*Source material*
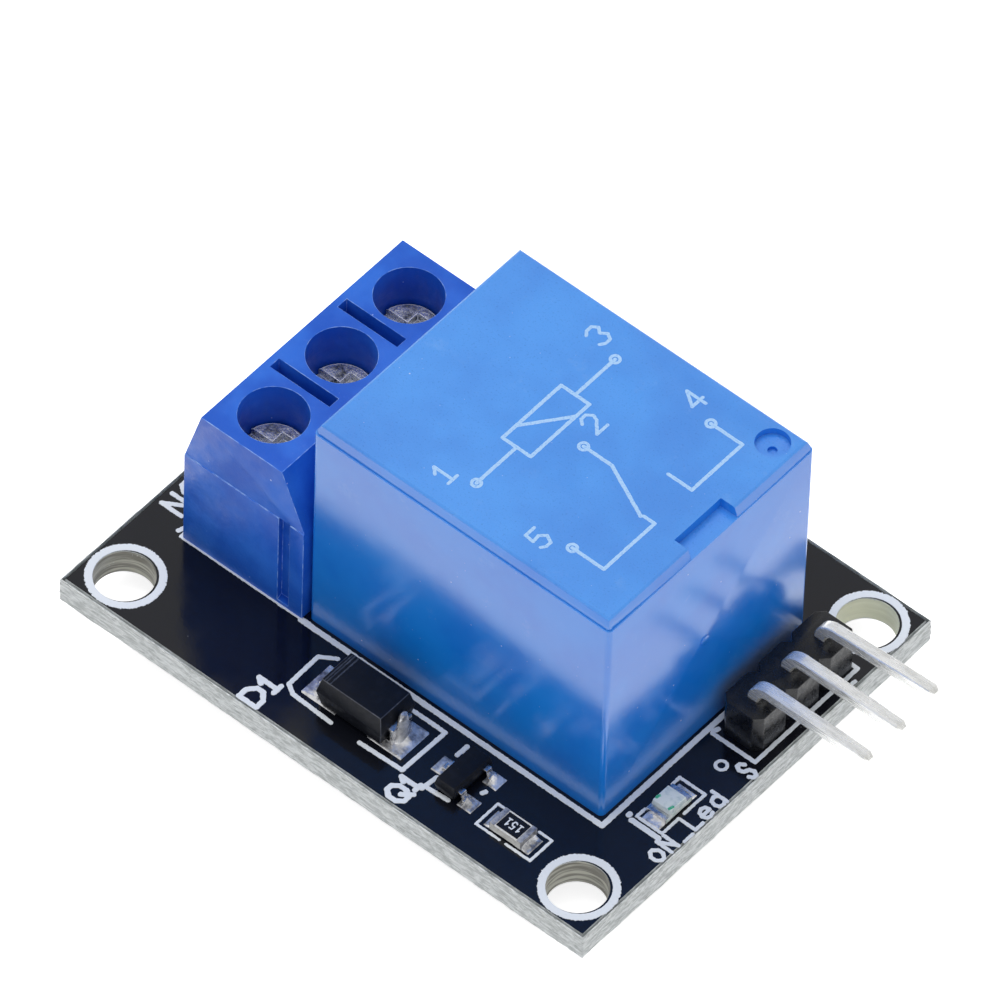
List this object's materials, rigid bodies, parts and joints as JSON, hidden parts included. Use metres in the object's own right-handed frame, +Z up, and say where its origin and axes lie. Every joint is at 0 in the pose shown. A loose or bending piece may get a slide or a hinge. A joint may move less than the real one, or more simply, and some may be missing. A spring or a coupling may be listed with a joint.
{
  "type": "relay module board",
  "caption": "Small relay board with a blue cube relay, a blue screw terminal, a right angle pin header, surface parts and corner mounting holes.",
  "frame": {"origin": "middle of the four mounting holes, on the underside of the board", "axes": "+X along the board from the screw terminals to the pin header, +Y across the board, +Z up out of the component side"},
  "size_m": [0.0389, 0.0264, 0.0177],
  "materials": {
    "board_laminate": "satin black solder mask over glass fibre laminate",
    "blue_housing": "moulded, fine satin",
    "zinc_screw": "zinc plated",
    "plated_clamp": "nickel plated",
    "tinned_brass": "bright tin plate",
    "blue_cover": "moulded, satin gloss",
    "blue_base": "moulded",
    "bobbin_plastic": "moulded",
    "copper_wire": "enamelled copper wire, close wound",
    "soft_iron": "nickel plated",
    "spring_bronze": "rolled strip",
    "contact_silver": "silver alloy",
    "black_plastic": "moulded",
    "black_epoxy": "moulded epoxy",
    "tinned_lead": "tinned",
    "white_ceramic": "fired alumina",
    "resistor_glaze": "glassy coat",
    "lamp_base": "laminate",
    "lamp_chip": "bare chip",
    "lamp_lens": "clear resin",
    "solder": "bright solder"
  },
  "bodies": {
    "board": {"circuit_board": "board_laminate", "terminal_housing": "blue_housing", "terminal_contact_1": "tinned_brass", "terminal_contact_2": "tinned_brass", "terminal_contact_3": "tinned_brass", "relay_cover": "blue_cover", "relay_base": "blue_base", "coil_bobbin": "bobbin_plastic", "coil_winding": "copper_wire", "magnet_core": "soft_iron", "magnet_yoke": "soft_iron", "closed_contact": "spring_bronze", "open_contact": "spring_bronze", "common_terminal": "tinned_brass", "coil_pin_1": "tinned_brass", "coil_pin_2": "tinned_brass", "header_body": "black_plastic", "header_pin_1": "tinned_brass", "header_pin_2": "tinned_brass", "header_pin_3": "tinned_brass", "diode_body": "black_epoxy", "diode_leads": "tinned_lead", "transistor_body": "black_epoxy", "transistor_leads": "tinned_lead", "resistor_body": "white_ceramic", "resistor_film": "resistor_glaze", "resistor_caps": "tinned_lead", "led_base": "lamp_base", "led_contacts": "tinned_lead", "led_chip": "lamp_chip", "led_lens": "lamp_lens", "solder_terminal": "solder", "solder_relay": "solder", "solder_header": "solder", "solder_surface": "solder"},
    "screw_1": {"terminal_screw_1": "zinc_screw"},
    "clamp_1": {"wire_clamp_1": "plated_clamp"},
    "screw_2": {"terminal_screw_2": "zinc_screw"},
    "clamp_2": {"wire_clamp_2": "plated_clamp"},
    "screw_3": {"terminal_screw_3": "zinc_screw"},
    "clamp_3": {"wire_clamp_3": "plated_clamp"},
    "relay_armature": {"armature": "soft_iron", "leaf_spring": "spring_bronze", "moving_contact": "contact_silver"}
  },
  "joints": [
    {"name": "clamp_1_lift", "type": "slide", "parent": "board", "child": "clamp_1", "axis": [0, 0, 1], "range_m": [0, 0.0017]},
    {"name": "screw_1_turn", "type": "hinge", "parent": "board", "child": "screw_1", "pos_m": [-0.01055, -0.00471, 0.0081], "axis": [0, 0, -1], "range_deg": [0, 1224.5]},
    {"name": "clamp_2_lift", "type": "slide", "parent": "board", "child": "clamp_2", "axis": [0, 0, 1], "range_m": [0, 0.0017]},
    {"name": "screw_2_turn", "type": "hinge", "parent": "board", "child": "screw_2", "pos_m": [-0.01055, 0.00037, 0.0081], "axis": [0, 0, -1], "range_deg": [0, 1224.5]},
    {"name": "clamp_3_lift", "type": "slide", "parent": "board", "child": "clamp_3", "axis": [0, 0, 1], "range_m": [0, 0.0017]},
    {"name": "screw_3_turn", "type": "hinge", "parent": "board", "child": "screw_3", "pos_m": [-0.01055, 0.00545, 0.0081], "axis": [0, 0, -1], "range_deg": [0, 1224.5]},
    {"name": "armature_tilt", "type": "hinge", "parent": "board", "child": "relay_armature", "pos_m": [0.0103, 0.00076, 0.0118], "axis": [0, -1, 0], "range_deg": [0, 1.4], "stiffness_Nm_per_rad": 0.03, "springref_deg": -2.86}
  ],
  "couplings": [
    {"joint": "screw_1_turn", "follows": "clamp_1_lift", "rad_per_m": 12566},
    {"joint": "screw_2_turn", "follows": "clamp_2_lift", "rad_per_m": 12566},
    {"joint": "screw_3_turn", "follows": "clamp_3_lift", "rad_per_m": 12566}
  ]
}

*To do*
Take the listing above and write it out again exactly.

*Correct output*
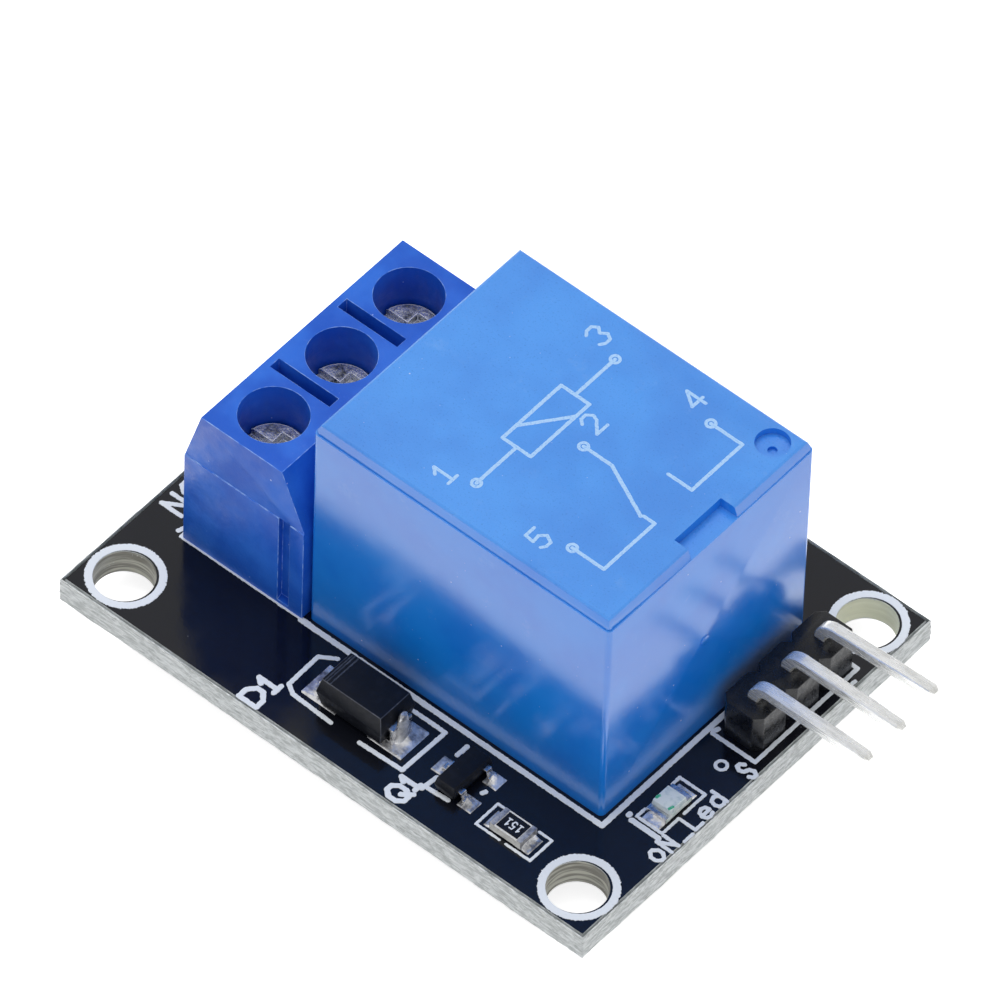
List this object's materials, rigid bodies, parts and joints as JSON, hidden parts included. Use metres in the object's own right-handed frame, +Z up, and say where its origin and axes lie. Every joint is at 0 in the pose shown. A loose or bending piece may get a slide or a hinge. A joint may move less than the real one, or more simply, and some may be missing. A spring or a coupling may be listed with a joint.
{
  "type": "relay module board",
  "caption": "Small relay board with a blue cube relay, a blue screw terminal, a right angle pin header, surface parts and corner mounting holes.",
  "frame": {"origin": "middle of the four mounting holes, on the underside of the board", "axes": "+X along the board from the screw terminals to the pin header, +Y across the board, +Z up out of the component side"},
  "size_m": [0.0389, 0.0264, 0.0177],
  "materials": {
    "board_laminate": "satin black solder mask over glass fibre laminate",
    "blue_housing": "moulded, fine satin",
    "zinc_screw": "zinc plated",
    "plated_clamp": "nickel plated",
    "tinned_brass": "bright tin plate",
    "blue_cover": "moulded, satin gloss",
    "blue_base": "moulded",
    "bobbin_plastic": "moulded",
    "copper_wire": "enamelled copper wire, close wound",
    "soft_iron": "nickel plated",
    "spring_bronze": "rolled strip",
    "contact_silver": "silver alloy",
    "black_plastic": "moulded",
    "black_epoxy": "moulded epoxy",
    "tinned_lead": "tinned",
    "white_ceramic": "fired alumina",
    "resistor_glaze": "glassy coat",
    "lamp_base": "laminate",
    "lamp_chip": "bare chip",
    "lamp_lens": "clear resin",
    "solder": "bright solder"
  },
  "bodies": {
    "board": {"circuit_board": "board_laminate", "terminal_housing": "blue_housing", "terminal_contact_1": "tinned_brass", "terminal_contact_2": "tinned_brass", "terminal_contact_3": "tinned_brass", "relay_cover": "blue_cover", "relay_base": "blue_base", "coil_bobbin": "bobbin_plastic", "coil_winding": "copper_wire", "magnet_core": "soft_iron", "magnet_yoke": "soft_iron", "closed_contact": "spring_bronze", "open_contact": "spring_bronze", "common_terminal": "tinned_brass", "coil_pin_1": "tinned_brass", "coil_pin_2": "tinned_brass", "header_body": "black_plastic", "header_pin_1": "tinned_brass", "header_pin_2": "tinned_brass", "header_pin_3": "tinned_brass", "diode_body": "black_epoxy", "diode_leads": "tinned_lead", "transistor_body": "black_epoxy", "transistor_leads": "tinned_lead", "resistor_body": "white_ceramic", "resistor_film": "resistor_glaze", "resistor_caps": "tinned_lead", "led_base": "lamp_base", "led_contacts": "tinned_lead", "led_chip": "lamp_chip", "led_lens": "lamp_lens", "solder_terminal": "solder", "solder_relay": "solder", "solder_header": "solder", "solder_surface": "solder"},
    "screw_1": {"terminal_screw_1": "zinc_screw"},
    "clamp_1": {"wire_clamp_1": "plated_clamp"},
    "screw_2": {"terminal_screw_2": "zinc_screw"},
    "clamp_2": {"wire_clamp_2": "plated_clamp"},
    "screw_3": {"terminal_screw_3": "zinc_screw"},
    "clamp_3": {"wire_clamp_3": "plated_clamp"},
    "relay_armature": {"armature": "soft_iron", "leaf_spring": "spring_bronze", "moving_contact": "contact_silver"}
  },
  "joints": [
    {"name": "clamp_1_lift", "type": "slide", "parent": "board", "child": "clamp_1", "axis": [0, 0, 1], "range_m": [0, 0.0017]},
    {"name": "screw_1_turn", "type": "hinge", "parent": "board", "child": "screw_1", "pos_m": [-0.01055, -0.00471, 0.0081], "axis": [0, 0, -1], "range_deg": [0, 1224.5]},
    {"name": "clamp_2_lift", "type": "slide", "parent": "board", "child": "clamp_2", "axis": [0, 0, 1], "range_m": [0, 0.0017]},
    {"name": "screw_2_turn", "type": "hinge", "parent": "board", "child": "screw_2", "pos_m": [-0.01055, 0.00037, 0.0081], "axis": [0, 0, -1], "range_deg": [0, 1224.5]},
    {"name": "clamp_3_lift", "type": "slide", "parent": "board", "child": "clamp_3", "axis": [0, 0, 1], "range_m": [0, 0.0017]},
    {"name": "screw_3_turn", "type": "hinge", "parent": "board", "child": "screw_3", "pos_m": [-0.01055, 0.00545, 0.0081], "axis": [0, 0, -1], "range_deg": [0, 1224.5]},
    {"name": "armature_tilt", "type": "hinge", "parent": "board", "child": "relay_armature", "pos_m": [0.0103, 0.00076, 0.0118], "axis": [0, -1, 0], "range_deg": [0, 1.4], "stiffness_Nm_per_rad": 0.03, "springref_deg": -2.86}
  ],
  "couplings": [
    {"joint": "screw_1_turn", "follows": "clamp_1_lift", "rad_per_m": 12566},
    {"joint": "screw_2_turn", "follows": "clamp_2_lift", "rad_per_m": 12566},
    {"joint": "screw_3_turn", "follows": "clamp_3_lift", "rad_per_m": 12566}
  ]
}